= Pringle Tree =

Historic site in West Virginia

The Pringle Tree is a historic site near Buckhannon, West Virginia, associated with brothers John and Samuel Pringle. From about 1764 to 1767, the brothers lived in the hollow of a large American sycamore near the confluence of Turkey Run and the Buckhannon River in present-day Upshur County.

==History==

John and Samuel Pringle deserted from British-American forces at Fort Pitt and lived on the run in the wilderness. In 1764, while employed by trapper John Simpson, they joined him in moving further west. After crossing the Cheat River, they had an argument with Simpson and the brothers separated from him. The Pringles continued up the Tygart Valley River and eventually reached the Buckhannon River, where they took shelter in the hollow sycamore near the mouth of Turkey Run.

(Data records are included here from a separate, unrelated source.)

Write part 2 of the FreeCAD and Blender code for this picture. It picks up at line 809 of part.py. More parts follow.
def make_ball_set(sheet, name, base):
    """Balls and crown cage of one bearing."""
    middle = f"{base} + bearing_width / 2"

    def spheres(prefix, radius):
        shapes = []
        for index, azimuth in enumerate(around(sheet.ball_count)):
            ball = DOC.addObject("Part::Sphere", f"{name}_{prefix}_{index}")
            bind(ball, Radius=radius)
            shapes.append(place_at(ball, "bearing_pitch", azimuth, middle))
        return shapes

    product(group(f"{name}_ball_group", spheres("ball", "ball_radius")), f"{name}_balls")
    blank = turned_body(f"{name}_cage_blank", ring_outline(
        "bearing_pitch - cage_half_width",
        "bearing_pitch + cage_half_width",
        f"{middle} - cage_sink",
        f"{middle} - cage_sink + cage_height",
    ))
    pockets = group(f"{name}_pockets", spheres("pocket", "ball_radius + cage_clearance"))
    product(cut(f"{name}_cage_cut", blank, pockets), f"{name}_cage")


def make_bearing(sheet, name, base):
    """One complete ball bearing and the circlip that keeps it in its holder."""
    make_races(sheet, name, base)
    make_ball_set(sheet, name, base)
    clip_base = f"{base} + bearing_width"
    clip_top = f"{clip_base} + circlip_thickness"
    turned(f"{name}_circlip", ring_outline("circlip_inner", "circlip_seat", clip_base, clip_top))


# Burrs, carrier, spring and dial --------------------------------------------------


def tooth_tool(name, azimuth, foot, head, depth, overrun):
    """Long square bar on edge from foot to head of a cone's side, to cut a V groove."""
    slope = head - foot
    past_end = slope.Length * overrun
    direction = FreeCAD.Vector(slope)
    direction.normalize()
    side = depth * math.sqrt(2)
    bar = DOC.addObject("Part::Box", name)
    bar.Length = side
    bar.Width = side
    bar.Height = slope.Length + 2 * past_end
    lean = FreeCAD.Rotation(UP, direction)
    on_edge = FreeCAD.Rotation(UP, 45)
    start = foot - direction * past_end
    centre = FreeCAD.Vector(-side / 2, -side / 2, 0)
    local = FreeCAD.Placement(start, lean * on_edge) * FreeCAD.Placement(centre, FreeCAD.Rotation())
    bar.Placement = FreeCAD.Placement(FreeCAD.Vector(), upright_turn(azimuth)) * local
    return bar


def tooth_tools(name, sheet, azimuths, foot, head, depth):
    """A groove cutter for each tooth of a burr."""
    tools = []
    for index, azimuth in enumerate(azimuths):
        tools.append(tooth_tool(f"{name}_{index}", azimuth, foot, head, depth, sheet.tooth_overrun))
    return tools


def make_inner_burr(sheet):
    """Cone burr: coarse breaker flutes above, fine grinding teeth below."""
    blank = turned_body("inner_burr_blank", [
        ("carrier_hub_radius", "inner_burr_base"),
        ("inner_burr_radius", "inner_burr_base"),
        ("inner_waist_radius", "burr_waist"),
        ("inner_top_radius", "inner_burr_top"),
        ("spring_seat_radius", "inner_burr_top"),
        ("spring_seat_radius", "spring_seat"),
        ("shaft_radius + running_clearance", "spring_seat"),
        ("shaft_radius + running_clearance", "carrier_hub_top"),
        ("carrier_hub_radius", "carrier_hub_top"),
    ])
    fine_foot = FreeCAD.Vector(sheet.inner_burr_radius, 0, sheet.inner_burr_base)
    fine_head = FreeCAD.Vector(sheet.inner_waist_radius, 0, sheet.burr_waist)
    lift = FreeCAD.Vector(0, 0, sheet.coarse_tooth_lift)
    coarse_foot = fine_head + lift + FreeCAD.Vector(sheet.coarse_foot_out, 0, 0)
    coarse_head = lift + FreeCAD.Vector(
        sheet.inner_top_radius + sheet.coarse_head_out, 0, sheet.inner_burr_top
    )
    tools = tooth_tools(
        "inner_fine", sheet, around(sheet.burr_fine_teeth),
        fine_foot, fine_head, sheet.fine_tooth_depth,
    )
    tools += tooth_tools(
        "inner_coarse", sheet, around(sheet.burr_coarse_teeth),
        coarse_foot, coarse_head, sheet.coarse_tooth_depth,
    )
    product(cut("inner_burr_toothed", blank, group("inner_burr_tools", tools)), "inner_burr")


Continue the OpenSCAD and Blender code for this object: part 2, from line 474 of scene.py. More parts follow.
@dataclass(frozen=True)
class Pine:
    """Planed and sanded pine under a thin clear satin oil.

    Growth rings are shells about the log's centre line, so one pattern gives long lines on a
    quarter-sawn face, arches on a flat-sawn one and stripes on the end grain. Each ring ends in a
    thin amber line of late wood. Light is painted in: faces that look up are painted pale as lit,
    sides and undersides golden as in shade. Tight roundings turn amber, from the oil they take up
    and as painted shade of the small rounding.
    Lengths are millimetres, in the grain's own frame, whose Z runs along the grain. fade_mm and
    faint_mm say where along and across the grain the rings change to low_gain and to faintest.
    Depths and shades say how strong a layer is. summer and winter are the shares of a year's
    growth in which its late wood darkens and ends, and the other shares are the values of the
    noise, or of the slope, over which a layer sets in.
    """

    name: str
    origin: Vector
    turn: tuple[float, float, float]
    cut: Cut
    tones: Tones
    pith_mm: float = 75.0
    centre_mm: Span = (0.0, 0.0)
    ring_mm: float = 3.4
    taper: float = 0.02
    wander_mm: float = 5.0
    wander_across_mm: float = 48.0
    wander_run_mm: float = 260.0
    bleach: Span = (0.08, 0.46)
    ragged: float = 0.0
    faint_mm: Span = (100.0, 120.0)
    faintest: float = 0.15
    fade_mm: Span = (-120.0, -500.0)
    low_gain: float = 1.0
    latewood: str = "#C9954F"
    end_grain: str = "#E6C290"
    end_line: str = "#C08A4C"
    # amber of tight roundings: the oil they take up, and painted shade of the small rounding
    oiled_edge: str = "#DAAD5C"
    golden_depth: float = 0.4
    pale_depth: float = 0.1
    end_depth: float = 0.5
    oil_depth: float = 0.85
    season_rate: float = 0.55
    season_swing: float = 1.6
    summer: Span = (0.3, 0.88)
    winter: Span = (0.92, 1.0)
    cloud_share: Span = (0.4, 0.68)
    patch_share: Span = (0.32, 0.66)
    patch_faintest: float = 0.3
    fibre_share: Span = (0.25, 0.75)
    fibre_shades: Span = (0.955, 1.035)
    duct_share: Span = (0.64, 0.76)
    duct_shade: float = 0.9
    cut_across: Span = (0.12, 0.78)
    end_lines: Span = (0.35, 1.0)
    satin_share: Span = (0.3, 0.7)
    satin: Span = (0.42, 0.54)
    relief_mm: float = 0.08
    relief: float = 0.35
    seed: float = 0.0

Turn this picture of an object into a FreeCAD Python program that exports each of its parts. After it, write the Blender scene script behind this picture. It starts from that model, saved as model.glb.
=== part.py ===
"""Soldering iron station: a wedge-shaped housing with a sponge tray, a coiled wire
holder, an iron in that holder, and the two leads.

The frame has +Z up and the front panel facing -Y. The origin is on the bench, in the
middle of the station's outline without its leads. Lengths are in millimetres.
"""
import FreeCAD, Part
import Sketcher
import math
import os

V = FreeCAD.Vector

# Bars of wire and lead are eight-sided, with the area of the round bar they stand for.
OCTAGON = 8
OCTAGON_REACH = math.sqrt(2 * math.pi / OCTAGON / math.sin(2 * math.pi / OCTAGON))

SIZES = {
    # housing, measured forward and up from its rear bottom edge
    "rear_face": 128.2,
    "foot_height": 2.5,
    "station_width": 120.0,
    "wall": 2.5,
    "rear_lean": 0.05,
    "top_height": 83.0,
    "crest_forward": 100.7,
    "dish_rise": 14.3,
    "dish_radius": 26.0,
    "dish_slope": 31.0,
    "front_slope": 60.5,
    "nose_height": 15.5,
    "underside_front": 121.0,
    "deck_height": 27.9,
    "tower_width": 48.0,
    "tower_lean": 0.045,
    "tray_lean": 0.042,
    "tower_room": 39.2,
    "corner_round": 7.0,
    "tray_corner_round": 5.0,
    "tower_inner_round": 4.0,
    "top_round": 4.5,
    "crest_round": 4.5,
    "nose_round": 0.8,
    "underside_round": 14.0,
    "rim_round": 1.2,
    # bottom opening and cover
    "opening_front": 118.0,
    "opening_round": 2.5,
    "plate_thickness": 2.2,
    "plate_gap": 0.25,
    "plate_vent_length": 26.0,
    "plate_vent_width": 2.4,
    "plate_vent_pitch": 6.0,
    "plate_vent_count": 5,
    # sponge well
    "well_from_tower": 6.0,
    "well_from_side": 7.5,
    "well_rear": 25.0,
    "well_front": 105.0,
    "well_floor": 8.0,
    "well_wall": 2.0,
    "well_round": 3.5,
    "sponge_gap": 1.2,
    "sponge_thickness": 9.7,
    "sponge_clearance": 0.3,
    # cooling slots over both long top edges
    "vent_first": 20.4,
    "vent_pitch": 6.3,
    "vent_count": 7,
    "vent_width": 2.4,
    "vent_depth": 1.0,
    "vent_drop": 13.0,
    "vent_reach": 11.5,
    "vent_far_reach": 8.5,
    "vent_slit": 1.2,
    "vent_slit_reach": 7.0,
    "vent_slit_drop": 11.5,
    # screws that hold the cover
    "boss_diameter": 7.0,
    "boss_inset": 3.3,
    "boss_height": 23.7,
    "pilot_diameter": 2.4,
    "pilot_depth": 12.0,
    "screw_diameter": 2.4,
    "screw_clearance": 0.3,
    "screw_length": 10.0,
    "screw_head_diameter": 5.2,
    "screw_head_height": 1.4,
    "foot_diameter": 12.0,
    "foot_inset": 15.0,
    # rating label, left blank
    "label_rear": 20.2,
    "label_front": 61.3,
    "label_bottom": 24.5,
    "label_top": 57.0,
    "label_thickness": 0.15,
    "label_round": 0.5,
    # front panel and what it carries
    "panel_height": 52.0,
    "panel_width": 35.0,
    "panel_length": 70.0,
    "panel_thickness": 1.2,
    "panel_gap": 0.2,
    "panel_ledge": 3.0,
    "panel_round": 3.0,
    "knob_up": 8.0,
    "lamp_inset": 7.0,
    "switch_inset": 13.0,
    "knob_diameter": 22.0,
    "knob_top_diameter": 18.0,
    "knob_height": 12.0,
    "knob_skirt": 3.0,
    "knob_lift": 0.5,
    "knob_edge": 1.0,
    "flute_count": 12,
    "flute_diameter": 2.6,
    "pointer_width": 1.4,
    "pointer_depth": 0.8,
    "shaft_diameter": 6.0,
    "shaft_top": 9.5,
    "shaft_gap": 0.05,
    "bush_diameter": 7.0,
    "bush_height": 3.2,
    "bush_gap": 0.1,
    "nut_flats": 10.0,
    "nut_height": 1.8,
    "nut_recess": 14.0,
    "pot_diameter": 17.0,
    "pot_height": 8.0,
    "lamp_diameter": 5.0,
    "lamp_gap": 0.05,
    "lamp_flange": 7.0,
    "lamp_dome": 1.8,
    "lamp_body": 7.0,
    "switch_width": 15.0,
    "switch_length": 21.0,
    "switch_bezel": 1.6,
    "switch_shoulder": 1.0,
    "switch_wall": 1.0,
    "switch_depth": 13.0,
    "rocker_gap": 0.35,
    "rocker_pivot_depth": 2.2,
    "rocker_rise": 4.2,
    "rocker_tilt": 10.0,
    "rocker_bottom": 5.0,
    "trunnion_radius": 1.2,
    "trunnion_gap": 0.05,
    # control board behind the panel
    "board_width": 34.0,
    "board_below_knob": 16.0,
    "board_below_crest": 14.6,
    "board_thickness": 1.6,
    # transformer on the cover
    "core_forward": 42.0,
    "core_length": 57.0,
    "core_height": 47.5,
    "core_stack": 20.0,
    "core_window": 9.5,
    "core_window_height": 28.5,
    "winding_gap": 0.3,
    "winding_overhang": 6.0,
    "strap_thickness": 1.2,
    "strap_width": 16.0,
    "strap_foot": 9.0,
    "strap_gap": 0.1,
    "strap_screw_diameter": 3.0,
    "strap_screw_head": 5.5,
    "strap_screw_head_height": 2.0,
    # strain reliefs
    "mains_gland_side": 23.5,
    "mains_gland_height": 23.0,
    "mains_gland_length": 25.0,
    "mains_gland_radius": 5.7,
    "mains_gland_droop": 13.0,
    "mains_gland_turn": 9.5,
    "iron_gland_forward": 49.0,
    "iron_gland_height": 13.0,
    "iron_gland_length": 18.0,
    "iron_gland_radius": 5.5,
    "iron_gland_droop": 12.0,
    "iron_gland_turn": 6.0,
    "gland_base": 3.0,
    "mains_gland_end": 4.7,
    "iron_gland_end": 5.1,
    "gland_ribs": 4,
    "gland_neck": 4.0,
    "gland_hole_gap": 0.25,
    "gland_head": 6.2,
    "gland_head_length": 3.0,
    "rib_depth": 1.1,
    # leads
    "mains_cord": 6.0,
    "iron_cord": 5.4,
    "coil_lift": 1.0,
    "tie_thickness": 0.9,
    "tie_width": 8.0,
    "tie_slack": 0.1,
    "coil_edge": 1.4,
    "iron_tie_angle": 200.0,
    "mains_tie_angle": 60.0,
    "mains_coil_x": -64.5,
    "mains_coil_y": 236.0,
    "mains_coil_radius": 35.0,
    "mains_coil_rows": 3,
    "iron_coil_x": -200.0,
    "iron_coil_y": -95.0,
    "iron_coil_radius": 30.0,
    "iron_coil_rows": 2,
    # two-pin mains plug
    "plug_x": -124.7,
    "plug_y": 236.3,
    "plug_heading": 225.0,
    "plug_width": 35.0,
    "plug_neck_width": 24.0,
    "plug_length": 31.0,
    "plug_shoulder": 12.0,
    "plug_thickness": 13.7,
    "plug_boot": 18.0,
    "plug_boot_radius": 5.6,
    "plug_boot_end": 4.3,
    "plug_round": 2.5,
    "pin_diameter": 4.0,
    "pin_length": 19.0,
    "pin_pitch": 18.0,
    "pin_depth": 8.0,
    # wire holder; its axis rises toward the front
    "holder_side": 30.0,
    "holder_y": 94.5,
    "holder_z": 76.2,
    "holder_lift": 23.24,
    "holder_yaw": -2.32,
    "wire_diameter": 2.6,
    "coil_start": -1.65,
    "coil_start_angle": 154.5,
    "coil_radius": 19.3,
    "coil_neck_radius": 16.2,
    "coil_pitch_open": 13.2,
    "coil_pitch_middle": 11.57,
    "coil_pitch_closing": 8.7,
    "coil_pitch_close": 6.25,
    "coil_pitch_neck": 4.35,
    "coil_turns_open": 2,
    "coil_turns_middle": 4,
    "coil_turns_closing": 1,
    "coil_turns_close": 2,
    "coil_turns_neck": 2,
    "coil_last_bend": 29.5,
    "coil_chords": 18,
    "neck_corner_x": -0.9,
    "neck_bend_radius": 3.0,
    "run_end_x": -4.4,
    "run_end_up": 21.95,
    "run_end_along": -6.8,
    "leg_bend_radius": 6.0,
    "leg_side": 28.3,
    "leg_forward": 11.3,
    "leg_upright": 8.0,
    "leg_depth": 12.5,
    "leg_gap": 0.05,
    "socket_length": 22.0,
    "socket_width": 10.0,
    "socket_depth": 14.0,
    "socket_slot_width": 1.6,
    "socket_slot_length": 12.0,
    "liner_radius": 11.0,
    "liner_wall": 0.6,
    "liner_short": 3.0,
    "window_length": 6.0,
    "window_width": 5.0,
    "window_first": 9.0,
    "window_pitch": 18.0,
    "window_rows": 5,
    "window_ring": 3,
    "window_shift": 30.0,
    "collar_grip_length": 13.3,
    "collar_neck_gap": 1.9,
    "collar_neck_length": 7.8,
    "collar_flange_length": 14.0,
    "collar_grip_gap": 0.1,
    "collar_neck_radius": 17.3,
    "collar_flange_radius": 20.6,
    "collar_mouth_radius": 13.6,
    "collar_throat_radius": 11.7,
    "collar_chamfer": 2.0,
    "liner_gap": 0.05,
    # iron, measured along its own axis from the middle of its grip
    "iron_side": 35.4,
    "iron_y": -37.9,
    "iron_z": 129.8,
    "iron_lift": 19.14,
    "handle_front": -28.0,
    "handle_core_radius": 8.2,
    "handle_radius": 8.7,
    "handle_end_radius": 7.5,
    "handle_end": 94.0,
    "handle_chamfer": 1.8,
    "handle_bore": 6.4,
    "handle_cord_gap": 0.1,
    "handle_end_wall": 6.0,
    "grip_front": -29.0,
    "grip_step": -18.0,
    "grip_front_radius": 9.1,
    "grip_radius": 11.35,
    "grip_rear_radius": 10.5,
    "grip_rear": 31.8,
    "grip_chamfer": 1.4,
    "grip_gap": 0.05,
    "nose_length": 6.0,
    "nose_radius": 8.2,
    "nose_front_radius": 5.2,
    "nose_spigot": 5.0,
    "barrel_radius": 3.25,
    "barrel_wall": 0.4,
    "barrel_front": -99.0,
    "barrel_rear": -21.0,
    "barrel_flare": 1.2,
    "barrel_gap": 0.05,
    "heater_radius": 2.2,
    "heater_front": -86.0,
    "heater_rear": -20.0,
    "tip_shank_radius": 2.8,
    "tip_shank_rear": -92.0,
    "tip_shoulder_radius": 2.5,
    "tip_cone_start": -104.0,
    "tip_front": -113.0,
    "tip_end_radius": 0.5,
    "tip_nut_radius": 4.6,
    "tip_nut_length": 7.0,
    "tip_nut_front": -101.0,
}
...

In 1768, John Pringle returned from a trip to the South Branch settlements with news that the brothers were no longer considered fugitives. They left the tree, and by 1769, had returned to the Buckhannon Valley with a group of settlers.

==Later trees and commemoration==

The original Pringle Tree no longer exists. The sycamore standing at the site is now described as the third generation of the original tree and is said to have grown from its roots. The site is marked by several historical markers, including a monument constructed by the Elizabeth Zane Chapter of the Daughters of the American Revolution in 1922 and later markers added by the state of West Virginia.